New York Attorney General Letitia James called the decision “one of the darkest moments in the history of this nation.”
The Supreme Court's vicious decision to overturn Roe v. Wade is one of the darkest moments in the history of this nation.— NY AG James (@NewYorkStateAG) June 24, 2022
Make no mistake: While other states strip away the fundamental right to choose, New York will always be a safe haven for anyone seeking an abortion.
“Make no mistake: While other states strip away the fundamental right to choose, New York will always be a safe haven for anyone seeking an abortion,” James tweeted.
New York City Mayor Eric Adams, meanwhile, released a statement saying the decision was akin to "reproductive bondage."
Reproductive care is health care. Abortion is health care.— Mayor Eric Adams (@NYCMayor) June 24, 2022
Today's decision puts lives at risk.
Anyone looking for more information on abortion providers, payment support, and additional resources available can visit: https://t.co/1jloa0x08c
"There is nothing to call this Supreme Court opinion but an affront to basic human rights and one that aims to shackle women and others in reproductive bondage," Adams said in the statement.
At a news conference Friday afternoon, he called on state and federal lawmakers to pass legislation to protect abortion rights.
“We should look at every law that’s possible in the state, and we should, just as we’re going to ask the governor to return to Albany to deal with the right to carry, we should deal with this issue,” he said. “But let’s be clear. If we pass something in the state, we’re leaving our sisters behind in other states. This is a national problem. It is time for national leadership to step up and solve this problem.”
Adams’ remarks came after his five female deputy mayors and chief housing officer, Jessica Katz, spoke out against the ruling.
One of his deputy mayors, Anne Williams-Isom, said she thought about her two daughters after the ruling came down.
“Because the truth of the matter is, being a mother is the best job I have ever had, and I love it so much, but when I was 18 years old, I was not ready to be a mom,” she said. “So if I didn’t have access to a safe, affordable abortion, I would not be with you today. I wouldn’t have the life that I wanted to have. I wouldn’t be able to be the mother that I want to be.”
“At 18, I wasn’t financially ready, socially ready, emotionally ready,” she added. “So today is so important for all of those people throughout this country that do not and are not as safe as they need to be.”
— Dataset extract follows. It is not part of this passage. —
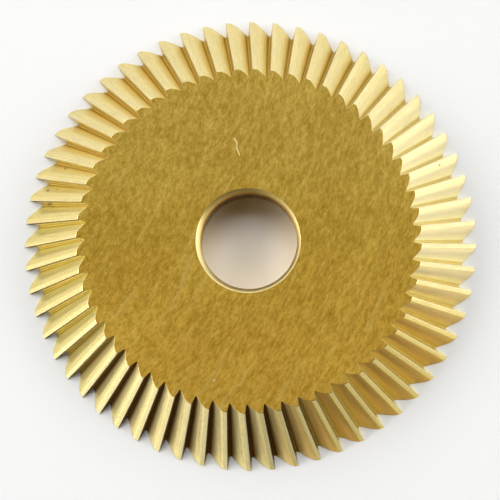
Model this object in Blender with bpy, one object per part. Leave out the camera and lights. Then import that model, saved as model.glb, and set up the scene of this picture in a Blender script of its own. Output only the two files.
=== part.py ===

Adams, meanwhile, shared two personal stories about the impact the issue had had on his life.
There is nothing to call this Supreme Court opinion but an affront to basic human rights. Join us now at City Hall. https://t.co/kRT7PRVgqP— Mayor Eric Adams (@NYCMayor) June 24, 2022
“I was 15. And I just got home from being arrested, and Linda came to me and she said, ‘Eric, I’m pregnant. And look at your life,’’” he recalled, without elaborating on the nature of their relationship. “And it was my desire, automatically, just to say, ‘Linda, keep the baby.’”
“She said, ‘Eric, you’re arrested. You’re not going to school. What future is this baby going to have?’ And she made the decision that was smart for both of us. She made the right call. Because she was empowered, she was in control,” he said.
Years later, when the mother of Adams’ son Jordan learned she was pregnant, she “made the determination she wanted to have her son,” the mayor said.
“She made the determination, because she was empowered to make that determination,” he said.
Friday’s ruling, Adams went on to say, marked “the erosion and destruction of the ability of women to have and be empowered.”
“This decision will fundamentally alter the role of women in our society by constraining their freedoms and challenging their autonomy,” he said. “A direct attack at women in this country.”